R.B.I. which is not acceptable to the certificate holder Bank it would be imposition of the settlement and not an equitable and agreeable settlement between the parties which cannot be accepted in the interest of justice.”

5. Neeraj Syal and Ors v. State Bank of India (High Court of Delhi)| 4-11-2019

By Highlighting the erroneous act of DRT on not accepting the settlement reached by the parties, even if both continued to stand by the settlement which they considered binding on themselves, High court of Delhi observed as follows:-

“18. This Court has heard the submissions of learned counsel for the parties. The failure to take on record the settlement arrived at between the parties by the DRT or the DRAT was the subject matter of Satish Chander Gupta (supra) where this Court inter alia observed as under:

“The DRAT is no one to decide as to at what value the bank should settle its dues with the borrower especially when the bank has Managers who have acted in pursuance to authorization in their favour and after due consideration of the proposal of the petitioners.”

19. Later in Harpreet Kaur v.

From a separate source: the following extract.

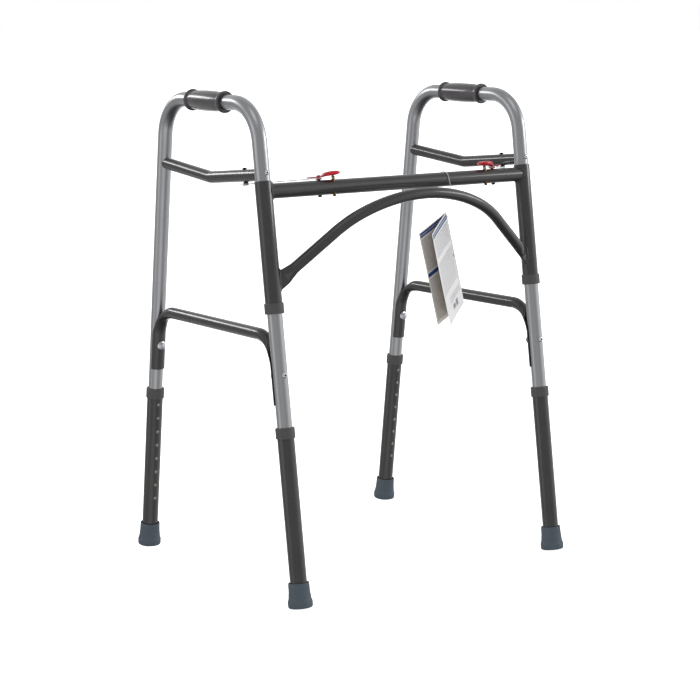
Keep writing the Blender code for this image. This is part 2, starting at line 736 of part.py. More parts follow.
def folding_strap(side, word, fold):
    """The strap from the side frame's pivot bolt to the slider, with its lever, bolt and striker."""
    toe = side * TOE_IN
    pivot = Vector((side * TRACK / 2 - STRAP_PIVOT * math.sin(toe), STRAP_PIVOT * math.cos(toe), 0))
    reach = Vector((SLIDER_PLACE[side], SLIDER_BEHIND, 0)) - pivot
    heading = math.atan2(reach.y, reach.x)
    length = reach.length
    hinge = frame(word + "_strap_pivot", fold, (0, STRAP_PIVOT, BAR_TOP), (0, 0, heading - toe))
    outline = arc(STRAP_RADIUS, 90, 270, 7) + arc(STRAP_RADIUS, -90, 90, 8, (length, 0.0))
    middle = (STRAP_LOW + STRAP_HIGH) / 2
    strap = plate(word + "_folding_strap", outline, STRAP_HIGH - STRAP_LOW, "zinc", hinge, (0, 0, middle))
    items = [(0.0031, (0, 0, 0), (0, 0, 0.006))]
    pivot_hole = rods(word + "_strap_pivot_hole", items, None, hinge, sides=12)
    boss_hole = rods(word + "_strap_boss_hole", [(0.0060, (length, 0, 0), (length, 0, 0.006))], None, hinge, sides=12)
    cut(strap, pivot_hole, boss_hole)

    profile = [
        (0.0, 0.0084),
        (0.0024, 0.0081),
        (0.0040, 0.0073),
        (0.00425, 0.0067),
        (0.0022, 0.0067),
        (0.0022, STRAP_HIGH + 0.00005),
        (0.0055, STRAP_HIGH + 0.00005),
        (0.0055, STRAP_LOW),
        (0.0, STRAP_LOW),
    ]
    turned(word + "_slider_bolt", profile, "black", hinge, (length, 0, 0), sides=12)

    aim = math.pi + LEVER_ANGLE if side > 0 else -LEVER_ANGLE
    tilt = frame(word + "_lever_tilt", hinge, (length, 0, 0), (0, 0, aim - heading))
    release_lever(word, tilt)


def release_lever(word, tilt):
    """The red lever: its side shape crossed with its plan shape, edges rounded."""
    side_shape = [
        (-0.0200, LEVER_LOW),
        (0.0045, LEVER_LOW),
        (0.0120, 0.0051),
        (0.0300, 0.0065),
        (0.0345, 0.0078),
        (0.0374, 0.0092),
        (0.0376, 0.0105),
        (0.0355, 0.0126),
        (0.0310, 0.0140),
        (0.0220, 0.0138),
        (0.0135, 0.0128),
        (0.0088, 0.0107),
        (0.0056, 0.0068),
        (0.0046, 0.0064),
        (-0.0190, 0.0064),
        (-0.0200, 0.0057),
    ]
    upper = [
        (0.0376, 0.0045),
        (0.0350, 0.0088),
        (0.0295, 0.0114),
        (0.0180, 0.0116),
        (0.0110, 0.0101),
        (0.0055, 0.0060),
        (-0.0170, 0.0055),
        (-0.0200, 0.0036),
    ]
    outline = upper + [(along, -across) for along, across in reversed(upper)]
    lever = plate(word + "_release_lever", outline, 0.016, "red", tilt, (0, 0, 0.0085))
    profile = plate(word + "_lever_side", side_shape, 0.030, None, tilt, (0, 0, 0), (math.pi / 2, 0, 0))
    meet = lever.modifiers.new("Side", "BOOLEAN")
    meet.operation = "INTERSECT"
    meet.solver = "EXACT"
    meet.object = profile
    edge = lever.modifiers.new("Edges", "BEVEL")
    edge.width = 0.0006
    edge.segments = 1
    edge.limit_method = "ANGLE"
    edge.angle_limit = math.radians(50)
    items = [
        (0.0032, (0, 0, 0), (0, 0, 0.009)),
        (0.0019, (PIN_REACH, 0, 0.003), (PIN_REACH, 0, 0.0090)),
    ]
    cut(lever, rods(word + "_lever_holes", items, None, tilt, sides=12))
    striker = [
        (0.0, 0.0085),
        (0.0015, 0.0085),
        (0.0015, 0.0054),
        (PIN_RADIUS, 0.0054),
        (PIN_RADIUS, STRAP_LOW),
        (0.0, STRAP_LOW),
    ]
    turned(word + "_lever_striker", striker, "brass", tilt, (PIN_REACH, 0, 0), sides=12)


def pivot_bolt(word, fold):
    """The bolt that hangs the strap from the upper brace, and its spacer."""
    bolt = [
        (0.0, 0.0300),
        (0.0030, 0.0297),
        (0.0040, 0.0288),
        (0.0040, 0.0278),
        (0.0026, 0.0278),
        (0.0026, 0.0019),
        (0.0050, 0.0019),
        (0.0050, 0.0008),
        (0.0044, 0.0006),
        (0.0, 0.0006),
    ]
    spot = (0, STRAP_PIVOT, BAR_TOP)
    turned(word + "_strap_pivot_bolt", bolt, "black", fold, spot, sides=12)
    low = STRAP_HIGH + GAP
    spacer = [(0.0045, 0.0064), (0.0045, low), (0.0031, low), (0.0031, 0.0064)]
    turned(word + "_strap_spacer", spacer, "black", fold, spot, sides=12, ring=True)


def side_frame(side, word):
    """One folding side: its tube, braces, grip, fasteners, legs, strap and lever."""
    fold = frame(word + "_fold", FRONT, (side * TRACK / 2, 0, 0), (0, 0, side * TOE_IN))
    upright = frame(word + "_side", fold, (0, 0, 0), (FRONT_LEAN, 0, 0))
    axes = leg_frames(word, upright)
    tube = side_tube(word, upright)
    holes = fastener_holes(word, axes)
    cut(tube, *holes, *single_wall_holes(word, axes))
    copers = []
    for leg in ("front", "rear"):
        reach = ((0, 0, 0.66), (0, 0, 0.75))
        coper = rods(f"{word}_{leg}_leg_cope", [(TUBE_RADIUS + COPE_GAP, *reach)], None, axes[leg], sides=20)
        copers.append(coper)
    spot = (0, STRAP_PIVOT, BAR_TOP)
    reach = ((0, STRAP_PIVOT, BAR_TOP), (0, STRAP_PIVOT, BAR_TOP + 0.035))
    bolt_hole = rods(word + "_pivot_bolt_hole", [(0.0031, *reach)], None, fold, sides=12)
    upper_brace(word, upright, copers, holes, bolt_hole)
    lower_brace(word, upright, holes)
    leg_fasteners(word, axes)
    pivot_bolt(word, fold)
    hand_grip(word, upright)
    for leg in ("front", "rear"):
        telescoping_leg(word, leg, axes[leg])
    folding_strap(side, word, fold)


def front_point(across, behind, level):
    """A world point from front plane coordinates."""
    tilt = Matrix.Rotation(-FRONT_LEAN, 3, "X")
    return tilt @ Vector((across, behind, level)) + Vector((0, -BASE_DEPTH / 2, 0))


def tag_hole_spot():
    """Where the cord goes through the tag, and the direction that it goes in."""
    spread = (TAG_FRONT_LEAF.normalized() + TAG_BACK_LEAF.normalized()).normalized()
    through = TAG_DOWN.cross(spread).normalized()
    return TAG_CORNER + TAG_DOWN.normalized() * 0.006 + spread * 0.005, through


def hang_tag():
    """A folded card, its two leaves spread from the fold."""
    through = tag_hole_spot()[1]
    down = TAG_DOWN.normalized()
    normals = []
    for leaf in (TAG_FRONT_LEAF, TAG_BACK_LEAF):
        normals.append(down.cross(leaf).normalized())
    thick = TAG_THICKNESS / 2
    section = [
        TAG_CORNER + TAG_FRONT_LEAF - normals[0] * thick,
        TAG_CORNER - TAG_FRONT_LEAF.normalized() * thick - normals[0] * thick,
        TAG_CORNER - TAG_BACK_LEAF.normalized() * thick + normals[1] * thick,
        TAG_CORNER + TAG_BACK_LEAF + normals[1] * thick,
        TAG_CORNER + TAG_BACK_LEAF - normals[1] * thick,
        TAG_CORNER + (TAG_FRONT_LEAF + TAG_BACK_LEAF).normalized() * 0.0030,
        TAG_CORNER + TAG_FRONT_LEAF + normals[0] * thick,
    ]
    card = lofted("hang_tag", [section, [point + TAG_DOWN for point in section]], "card", None, smooth=False)
    spot = tag_hole_spot()[0]
    hole = rods("tag_hole", [(0.0022, spot - through * 0.006, spot + through * 0.006)], None, None, sides=12)
    cut(card, hole)


def closed_spline(knots, steps):
    """A smooth closed path through its knots."""
    points = []
    count = len(knots)
    for index in range(count):
        before, start, end, after = (knots[(index + shift) % count] for shift in (-1, 0, 1, 2))
        for step in range(steps):
            share = step / steps
            pull = (end - before) * 0.5
            push = (after - start) * 0.5
            cubic = (2 * share**3 - 3 * share**2 + 1) * start + (share**3 - 2 * share**2 + share) * pull
            points.append(cubic + (3 * share**2 - 2 * share**3) * end + (share**3 - share**2) * push)
    return points


def tag_cord():
    """The thin loop that hangs the tag from the crossbar."""
    spot, through = tag_hole_spot()
    wrap = BAR_RADIUS + CORD_RADIUS + 0.0007
    knots = [
        spot,
        spot - through * 0.0045,
        front_point(0.0985, -0.0185, 0.6480),
        front_point(0.0985, -0.0175, 0.6680),
    ]
    for angle in (165, 130, 90, 50, 15):
        turn = math.radians(angle)
        knots.append(front_point(0.0985, wrap * math.cos(turn), BAR_LEVEL + wrap * math.sin(turn)))
    knots += [
        front_point(0.0975, 0.0165, 0.6680),
        front_point(0.0965, 0.0150, 0.6480),
        spot + through * 0.0045,
    ]
    swept("tag_cord", closed_spline(knots, 3), CORD_RADIUS, "thread", None, sides=6, loop=True)


FLOOR = rods("floor_cutter", [(TRACK + BASE_DEPTH, (0, 0, -0.02), (0, 0, 0))], None, None, sides=8)
SLEEVE_COPERS = front_sleeves()
crossbar(SLEEVE_COPERS)
arch_brace(SLEEVE_COPERS)
slider_bolt_ends()
lock_pins()
for SIDE, WORD in SIDE_NAMES.items():
    side_frame(SIDE, WORD)
hang_tag()
tag_cord()
bpy.context.view_layer.update()
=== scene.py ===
from math import asin, atan, atan2, copysign, cos, hypot, pi, radians, sin, sqrt, tan, tau

import bmesh
import bpy
from mathutils import Matrix, Vector, noise


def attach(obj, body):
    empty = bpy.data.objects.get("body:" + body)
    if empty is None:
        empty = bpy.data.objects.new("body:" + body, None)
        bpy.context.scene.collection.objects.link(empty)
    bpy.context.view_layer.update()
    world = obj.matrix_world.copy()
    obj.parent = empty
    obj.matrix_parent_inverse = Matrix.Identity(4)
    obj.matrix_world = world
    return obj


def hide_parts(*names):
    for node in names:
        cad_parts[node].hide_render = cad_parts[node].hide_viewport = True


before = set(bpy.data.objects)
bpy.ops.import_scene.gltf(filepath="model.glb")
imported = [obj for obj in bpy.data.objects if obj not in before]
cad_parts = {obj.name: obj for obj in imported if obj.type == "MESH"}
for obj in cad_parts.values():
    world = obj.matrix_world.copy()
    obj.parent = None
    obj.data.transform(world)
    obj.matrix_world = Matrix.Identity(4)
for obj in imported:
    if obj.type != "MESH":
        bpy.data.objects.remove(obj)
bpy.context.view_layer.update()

# Stance of the walker, in metres: left is -X, the front is -Y
TRACK = 0.57
DEPTH = 0.48
FRONT_LEAN = radians(8.25)
REAR_LEAN = radians(6.06)
TOE_IN = radians(0.92)
FRONT_UP = Vector((0, sin(FRONT_LEAN), cos(FRONT_LEAN)))
REAR_UP = Vector((0, -sin(REAR_LEAN), cos(REAR_LEAN)))
SIDES = {-1: "left", 1: "right"}
LEGS = {"front": 1, "rear": -1}
X_AXIS = Vector((1, 0, 0))
Y_AXIS = Vector((0, 1, 0))
Z_AXIS = Vector((0, 0, 1))

# Tubes, sleeves and crossbar
TUBE_RADIUS = 0.0127
TUBE_END = 0.09
HANDLE_HEIGHT = 0.8177
HANDLE_BEND = 0.07
OVER_RADIUS = 0.0143
COPE_RADIUS = 0.0139
SLEEVE_BORE = 0.0132
SLEEVE_BOTTOM = 0.4895
SLEEVE_TOP = 0.702
SLEEVE_COLLAR = 0.4862
RIVET_LEVEL = 0.4815
BAR_LEVEL = 0.685
BAR_RADIUS = 0.0127
BAR_WALL = 0.0012
BAR_TOP = BAR_LEVEL + BAR_RADIUS
GRIP_MIDDLE = 0.2595

# Legs
LEG_BORE = 0.01305
LEG_BOTTOM = 0.0105
LEG_TOP = 0.2965
LEG_COLLAR = 0.2819
HOLE_RADIUS = 0.003
HOLE_PITCH = 0.0254
HOLE_COUNT = 8
HOLE_IN_USE = 6
TOP_HOLE = {"front": 0.2743, "rear": 0.2709}
SOLE_LEVEL = {"front": 0.0019, "rear": 0.0012}

# Braces; the upper one has a vertex, and a slope and an end on each side of it
BRACE_RADIUS = 0.0103
UPPER_SCREW = {"front": 0.7149, "rear": 0.7095}
UPPER_VERTEX = (0.2544, 0.6903)
UPPER_SLOPES = (0.096, 0.102)
UPPER_ENDS = (0.1095, 0.3965)
UPPER_BEND = 0.06
LOWER_BOLT = {"front": 0.3855, "rear": 0.3816}
LOWER_HEIGHT = 0.442
LOWER_BEND = 0.03
SADDLE_BOTTOM = {"front": 0.3365, "rear": 0.3373}
SADDLE_INNER = 0.0132
SADDLE_MIDDLE = 0.0141
SADDLE_HALF_WALL = 0.0009
SADDLE_HALF_WRAP = radians(71)
SADDLE_FLAT = 0.062
SADDLE_TAPER = 0.06

# Arch: its plane tips forward from the front plane, and its line runs through the axes of the sleeves
ARCH_LEVEL = 0.5292
ARCH_HALF = TRACK / 2
ARCH_RISE = 0.5225 * ARCH_HALF
ARCH_TILT = atan(0.505)
ARCH_RADIUS = 0.009525
CROWN_RADIUS = 0.3126
CROWN_HALF = 0.125
SHOULDER_RADIUS = 0.2238
SHOULDER_SLOPE = radians(42.2)
ARCH_END_THICK = 0.0042
ARCH_END_TALL = 0.0138
ARCH_VENT_INSET = 0.024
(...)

M/s. Fullerton India Credit Company Limited (supra), again in the context of the failure of the DRT to take on record a settlement, it was again held:

“Even otherwise, as observed by a Division Bench of this Court in the said order dated 19.4.2010, extracted hereinabove, the parties to a proceedings are at liberty; at any stage thereof, to arrive at an amicable settlement in relation to the subject matter of the dispute, and it does not lie in the mouth of the judicial authority to obstruct or impede the amicable settlement on a ground which is not sustainable in law. The learned DRAT, as observed in the said order dated 19.4.2010, is not some kind of Ombudsman/Auditor of the Bank; to scrutinise the settlement arrived at between the bank and the borrower, as it is not within the scope and ambit of its jurisdiction or function. It is reiterated that the learned DRAT cannot arrogate to itself the power to determine the value at which the Bank should settle its dues with the borrower, especially when it does not any involve public money.”